Progress has been made in other ways, too. I’m certainly feeling less angry & defensive than I did earlier in the year; but at the same time, I’m more and more certain about what I do and do not wish to associate myself with or be involved in. I’ve always been a very principled person, for better or for worse (and usually for worse), and though many of my old convictions & certainties have mellowed or disappeared as I’ve moved further through my 20s, many have endured. I suppose I can sum my attitude up quite simply by saying that I think the most important thing is to act with integrity, always. I haven’t managed it as often as I’d like of late, but I’m going to try my best to make sure I do so from now on. This includes not applying for projects that perpetuate a method of “doing” art with which I fundamentally disagree; not getting hung up on earnings as a mark of success; cutting down on endless comparisons & paralysing self-doubt because I work differently to others; and, most importantly, not getting drawn into some of the ugly interpersonal stuff I’ve observed.

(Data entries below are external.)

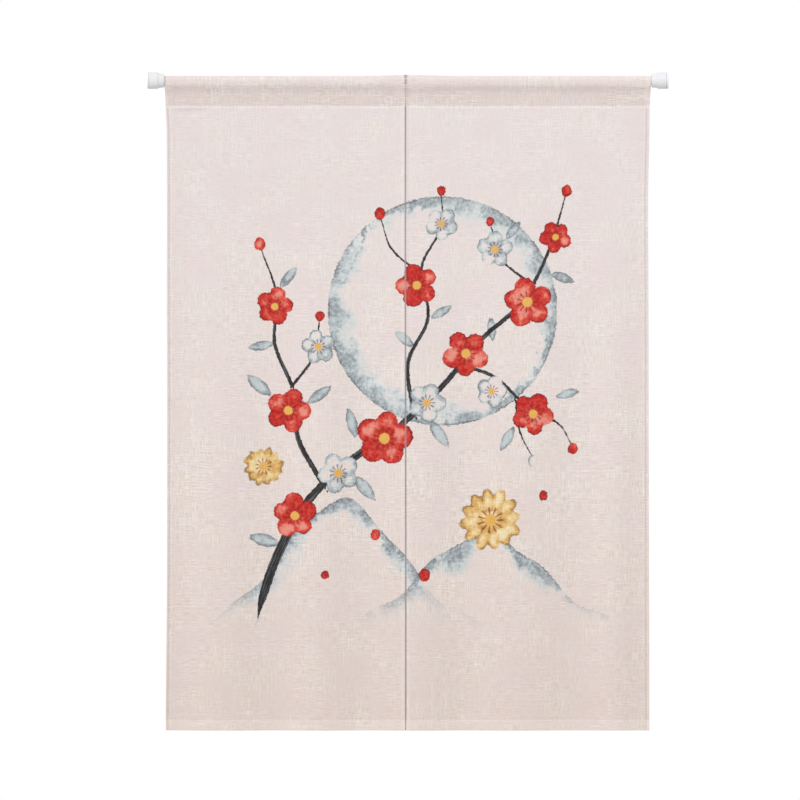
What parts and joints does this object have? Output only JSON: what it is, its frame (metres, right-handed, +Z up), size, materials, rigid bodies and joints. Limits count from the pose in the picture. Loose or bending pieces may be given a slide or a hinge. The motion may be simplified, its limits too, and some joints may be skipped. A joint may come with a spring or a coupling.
{
  "type": "noren curtain with tension rod",
  "caption": "Split doorway curtain of linen-look cloth with a rod pocket, hung on a white tension rod with capped ends.",
  "frame": {"origin": "on the rod's axis, halfway between the outer faces of its two feet", "axes": "+Z up, +X along the rod to the right as seen from the front, -Y towards the viewer"},
  "size_m": [0.932, 0.0296, 1.1758],
  "materials": {
    "linen_cloth": "matte slubbed weave",
    "white_enamel": "semi-gloss enamel",
    "white_plastic": "satin moulded",
    "grey_rubber": "matte"
  },
  "bodies": {
    "root": {"panel_left": "linen_cloth", "panel_right": "linen_cloth", "rod": "white_enamel", "cap_left": "white_plastic", "cap_right": "white_plastic", "foot_left": "grey_rubber", "foot_right": "grey_rubber"}
  },
  "joints": []
}
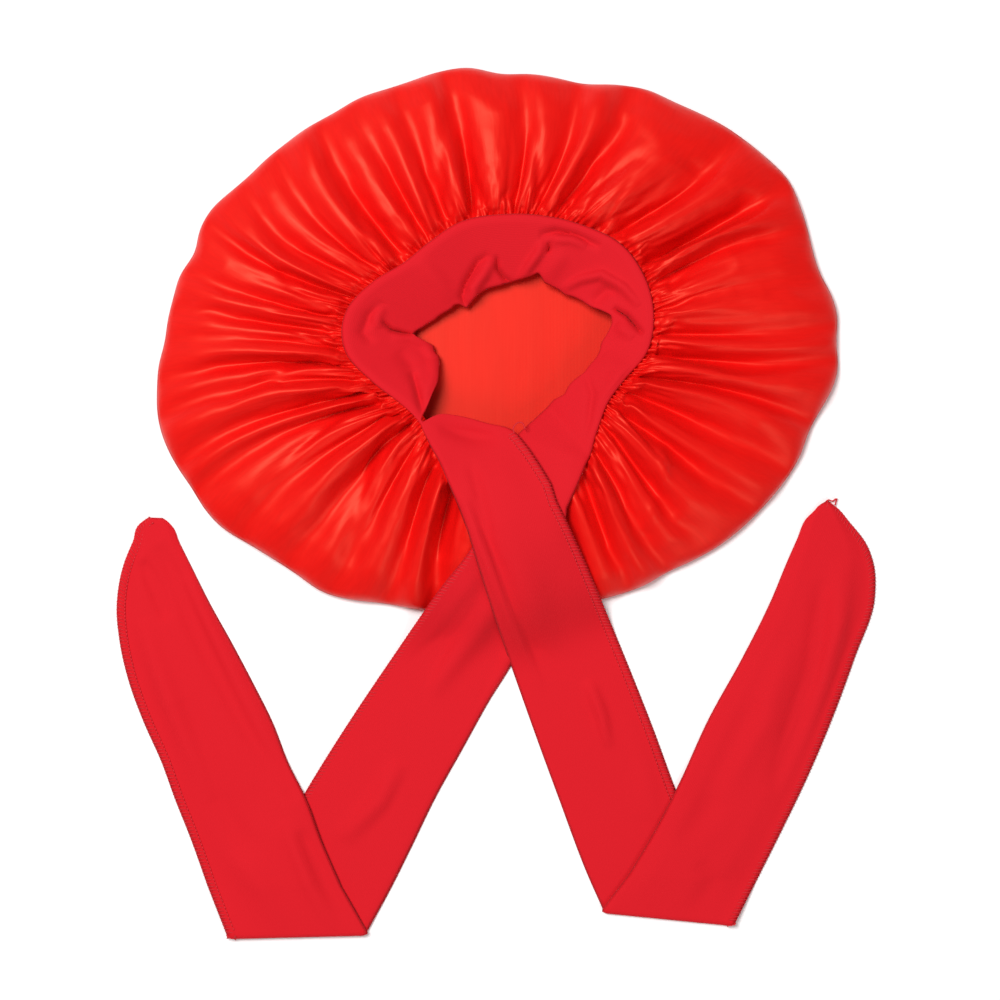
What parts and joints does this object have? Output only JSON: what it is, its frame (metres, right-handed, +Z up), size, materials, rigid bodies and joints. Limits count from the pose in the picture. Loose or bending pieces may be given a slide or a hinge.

It’s a sad consequence of the ubiquity of social networks that many interactions that would previously have been hidden from view are now intensely public. And so you get to see the ugly side of networking, where people publicly fawn over others about whom they’ve spoken quite disparagingly in private. Can I be the only person who witnesses all of this and wonders what’s being said about me when I am not there? Sometimes it takes distance, solitude & reflection to identify a pattern. But, of course, one can’t change other people; what I can do (what I will do) is change the way I behave. So: no more getting drawn into conversations that disparage others (they always make me feel so wretched afterwards); and definitely no more sharing of my own frustrations with people who participate in the above. From here on in, all of my energy is going into positivity, growth, joy. (I’ll be 28 in a few weeks; we’ll call it a new year’s resolution!)

Tonight I’ll be bundling up in woollen things & going to see the big firework display just around the corner in Sefton Park. What could be better?